Randy Barnett has written a couple of excellent blog posts responding to Jeff Rosen’s recent column about Chief Justice Roberts, the Obamacare litigation, and the revival of the so-called “Constitution in Exile” movement. I recommend both posts, but I would like to highlight just one of Randy’s arguments because it challenges a meme that seems to be getting picked up with more and more frequency. Rosen concluded his column with the following assertion regarding Chief Justice Roberts (italics mine):
This, then, is John Roberts’s moment of truth: In addition to deciding what kind of chief justice he wants to be, he has to decide what kind of legal conservatism he wants to embrace. Of course, if the Roberts Court strikes down health care reform by a 5-4 vote, then the chief justice’s stated goal of presiding over a less divisive Court will be viewed as an irredeemable failure. But, by voting to strike down Obamacare, Roberts would also be abandoning the association of legal conservatism with restraint—and resurrecting the pre–New Deal era of economic judicial activism with a vengeance. This is the era that Judge Brown and Randy Barnett yearn to revive: a time when crusading judges struck down progressive economic regulations in the name of hotly conservative economic doctrines that a majority of the country didn’t favor. We’ve seen this script play out before, and it didn’t end well for the Court.
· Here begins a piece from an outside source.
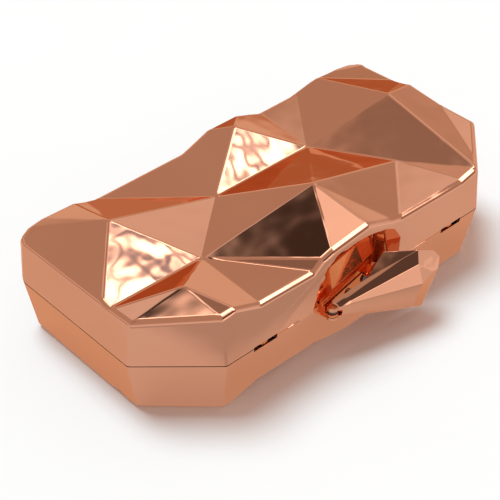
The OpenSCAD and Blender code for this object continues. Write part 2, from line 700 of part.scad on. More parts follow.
// A bar along the case with a rounded rear or front edge, as seen from the side
module catch_bar(y0, y1, z, r, tip) {
    translate([catch_x - catch_l / 2, min(y0, y1), z - r]) cube([catch_l, abs(y1 - y0), 2 * r]);
    translate([catch_x - catch_l / 2, tip, z]) rotate([0, 90, 0]) cylinder(h = catch_l, r = r, $fn = round_fn);
}

bead_z = strike_z + strike_h / 2;
bead_y = bead_r - half_w - bead_out;
nose_y = bead_y - bead_r - catch_gap - nose_r;
nose_z = bead_z + bead_r + nose_r;
nose_root = 3;

// The lever's neck is a fork: its two ears hold the pin, with the knuckle between them
module clasp_lever() {
    fork_r = clasp_knuckle_r + ear_gap;
    color(rose) difference() {
        union() {
            over_seam() lever_hull(concat(neck_shares, [bend_share, crest_share], head_shares, back_shares));
            over_seam() lever_hull(concat([bend_share, wing_share, crest_share], back_shares));
            over_seam() catch_bar(nose_y - nose_root, nose_y, nose_z, nose_r, nose_y);
            under_seam() post(pivot, clasp_knuckle_r, ear_drop - ear_gap, ear_drop + ear_h);
            under_seam() post(pivot, clasp_knuckle_r, ear_foot - ear_h, ear_foot);
        }
        under_seam() {
            post(pivot, clasp_pin_r + pin_fit, ear_drop - pin_fit, ear_foot + overrun);
            post(pivot, fork_r, knuckle_top - ear_gap, knuckle_foot + ear_gap);
            translate([-pivot_x - fork_r, -case_w, knuckle_top - ear_gap])
                cube([2 * fork_r, case_w, clasp_knuckle_h + 2 * ear_gap]);
            post(pivot, rivet_head_r + ear_gap, ear_foot, lever_h);
        }
    }
}

// Strike plate: a ridged panel in the upper half of the pocket, with the bar and bead that the lever catches
module strike_plate() {
    color(rose_dark) over_seam() {
        on_pocket_back(-pivot_x - 2 * clasp_knuckle_r, [[0, strike_z], [-strike_t, strike_z],
            [-strike_t, strike_z + strike_h], [0, strike_z + strike_h]]);
        on_pocket_back(-pivot_x, [[0, bead_z], [-panel_edge_t, bead_z], [-ridge_t, ridge_z],
            [-panel_edge_t, panel_top], [0, panel_top]]);
        catch_bar(bead_y, back_y(catch_x - catch_l / 2) - strike_t / 2, bead_z, bead_r, bead_y);
    }
}

module strike_rivets() {
    color("silver") for (x = strike_rivet_places) {
        on_back(x, strike_rivet_z, rivet_r - rivet_fit, -wall_t, 0);
        on_back(x, strike_rivet_z, rivet_head_r, -wall_t - rivet_head_h, -wall_t);
    }
}

base_shell();
base_frame();
base_lining();
base_frame_screws();
closing_buffers();
left_hinge_base_leaf();
right_hinge_base_leaf();
base_hinge_rivets();
left_hinge_pin();
right_hinge_pin();
clasp_plate();
clasp_plate_rivets();
clasp_pin();
clasp_spring();
left_strap_eye();
right_strap_eye();
strap_eye_rivets();
clasp_lever();
lid_shell();
lid_frame();
lid_lining();
lid_frame_screws();
left_hinge_lid_leaf();
right_hinge_lid_leaf();
lid_hinge_rivets();
strike_plate();
strike_rivets();
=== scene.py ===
"""Look of the minaudiere: mirror rose-gold shells, crystal clasp lever, velvet trays and a plain studio."""

import json
import logging
import math
from dataclasses import dataclass, field
from enum import Enum

import bmesh
import bpy
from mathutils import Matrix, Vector
from mathutils.bvhtree import BVHTree

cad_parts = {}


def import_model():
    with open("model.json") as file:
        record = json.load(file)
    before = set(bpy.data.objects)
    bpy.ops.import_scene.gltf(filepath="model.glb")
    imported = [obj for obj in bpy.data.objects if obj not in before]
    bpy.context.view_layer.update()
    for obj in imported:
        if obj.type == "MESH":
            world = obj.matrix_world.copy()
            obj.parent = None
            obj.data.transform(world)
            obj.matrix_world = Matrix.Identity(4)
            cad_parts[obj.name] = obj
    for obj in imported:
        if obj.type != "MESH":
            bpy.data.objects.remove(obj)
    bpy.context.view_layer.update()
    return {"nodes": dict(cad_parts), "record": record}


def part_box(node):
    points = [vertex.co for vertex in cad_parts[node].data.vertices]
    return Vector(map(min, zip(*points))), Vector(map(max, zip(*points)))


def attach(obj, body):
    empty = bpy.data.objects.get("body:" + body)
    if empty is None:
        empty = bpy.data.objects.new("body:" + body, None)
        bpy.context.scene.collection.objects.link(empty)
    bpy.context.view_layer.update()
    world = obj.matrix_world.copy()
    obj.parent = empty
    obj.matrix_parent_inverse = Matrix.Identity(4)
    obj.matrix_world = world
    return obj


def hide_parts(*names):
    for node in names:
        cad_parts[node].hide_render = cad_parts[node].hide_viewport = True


LOG = logging.getLogger("minaudiere")
MM = 0.001

Settings = dict[str, object] | None
Inputs = dict[str | int, object] | None
Stretch = tuple[float, float, float] | None
Reach = tuple[float, float]
Nodes = dict[str, bpy.types.Object]


class Tone(Enum):
    """Colours of the finishes, as linear red, green and blue."""

    ROSE = (0.76, 0.345, 0.212)
    ROSE_PALE = (0.78, 0.362, 0.226)
    ROSE_EDGE = (1.0, 0.66, 0.48)
    # Tone of the cast plates; its deep orange is partly painted reflection of light bouncing in the finger pocket.
    CAST_AND_POCKET_REFLECTION = (0.86, 0.27, 0.10)
    CAST_DEEP = (0.80, 0.22, 0.07)
    FRAME = (0.74, 0.42, 0.26)
    FRAME_DEEP = (0.60, 0.32, 0.19)
    STEEL = (0.20, 0.13, 0.11)
    STEEL_DEEP = (0.13, 0.085, 0.07)
    VELVET = (0.022, 0.013, 0.014)
    VELVET_PALE = (0.034, 0.021, 0.022)
    RUBBER = (0.02, 0.02, 0.02)
    RUBBER_PALE = (0.04, 0.04, 0.04)
    FLOOR = (0.885, 0.885, 0.885)
    FLOOR_PALE = (0.895, 0.895, 0.895)
    WHITE = (1.0, 1.0, 1.0)
    WARM_SHADE = (1.0, 0.72, 0.62)
    COOL_LIGHT = (0.786, 1.0, 1.069)
    EMBER = (1.0, 0.50, 0.30)
    ROOM = (1.0, 0.87, 0.79)
    MAUVE = (0.70, 0.92, 1.35)


def shade(tone: Tone, level: float = 1.0) -> tuple[float, float, float, float]:
    """Gives a tone at a level, with its alpha."""
    red, green, blue = (part * level for part in tone.value)
    return red, green, blue, 1.0


class Value:
    """A number that a node gives, which Python's operators turn into Math nodes."""

    def __init__(self, graph: "Graph", socket: bpy.types.NodeSocket) -> None:
        """Wraps a socket.

        Args:
            graph: The graph that the socket's node is in.
            socket: The output socket.
        """
        self.graph = graph
        self.socket = socket

    def _math(self, operation: str, first: object, second: object) -> "Value":
        """Adds a Math node.

        Args:
            operation: The node's operation.
            first: The first number or value.
            second: The second number or value.

        Returns:
            The node's result.
        """
        node = self.graph.node("ShaderNodeMath", {"operation": operation}, {0: first, 1: second})
        return Value(self.graph, node.outputs[0])

    def __add__(self, other: object) -> "Value":
        """Sum."""
        return self._math("ADD", self, other)

    __radd__ = __add__

    def __sub__(self, other: object) -> "Value":
        """Difference."""
        return self._math("SUBTRACT", self, other)

    def __rsub__(self, other: object) -> "Value":
        """Difference from another number."""
        return self._math("SUBTRACT", other, self)

    def __mul__(self, other: object) -> "Value":
        """Product."""
        return self._math("MULTIPLY", self, other)

    __rmul__ = __mul__

    def at_least(self, other: object) -> "Value":
        """The larger of two values."""
        return self._math("MAXIMUM", self, other)

    def ramp(self, low: float, high: float) -> "Value":
        """A smooth step.

        Args:
            low: The value at which the step is 0.
            high: The value at which the step is 1.

        Returns:
            A value from 0 to 1.
        """
        node = self.graph.node(
            "ShaderNodeMapRange",
            {"interpolation_type": "SMOOTHSTEP"},
            {"Value": self, "From Min": low, "From Max": high},
        )
        return Value(self.graph, node.outputs["Result"])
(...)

To assert that “conservative” justices may not invalidate legislation sponsored by a “progressive” President, or a Democratic Congress (albeit a prior Democratic Congress) would be to inject a wholly political consideration into what is supposed to be the impartial exercise of judicial judgment. It would be like saying that, in Game Seven of the World Series, a National league [sic] umpire should shrink the strike zone when the American league players are at bat — if the game is close, and the American league team is behind. Just to be perceived [b]y American league fans as “fair.” . . . If the justices are perceived by the public as yielding to this overtly political media onslaught, it would fatally undermine the independence of the Supreme Court.
In Rosen’s world, avoiding 5–4 decisions at all costs is apparently a higher virtue than following the law. But, for the sake of argument, let’s set aside the question whether the law obligated the chief justice to vote a certain way. And let us also stipulate, for the sake of argument, that Rosen is right to place such high value on consensus. Rosen’s assertion that the chief justice would be an ”irredeemable failure” is still a dramatic overstatement.
First, it ignores the fact that the chief can only directly control his own vote and therefore would only be in a position to flip a 5–4 decision against the mandate to another 5–4 decision in favor of it. If Rosen is really concerned more about the vote counts than the ultimate results, both results would leave identical black marks on the chief justice’s record.
To the extent that Rosen hopes the chief justice will engage in lobbying of his colleagues reminiscent of the Warren-era court, such a strategy is inherently limited. Even if the chief justice were able to articulate a narrow decision that avoided making any major constitutional ruling (and if there were an obvious route to such a ruling, it is hard to imagine another of the many parties and amici would not have hit upon it), a determined coalition of four liberal justices would still be in a position to foreclose a consensus result simply by rallying around a position they knew none of the conservatives would accept.
The disproportionate weight Rosen places on this case also suggests he is more concerned about the outcome of the case than progressing toward unanimity. Take, for example, Sackett vs. EPA and Hosanna-Tabor, two of this term’s most important cases that could have been decided 5–4. Both were decided unanimously. Apparently a 5–4 ruling in the Obamacare case would cancel out these significant unanimous decisions. I would be curious to hear Rosen’s explanation.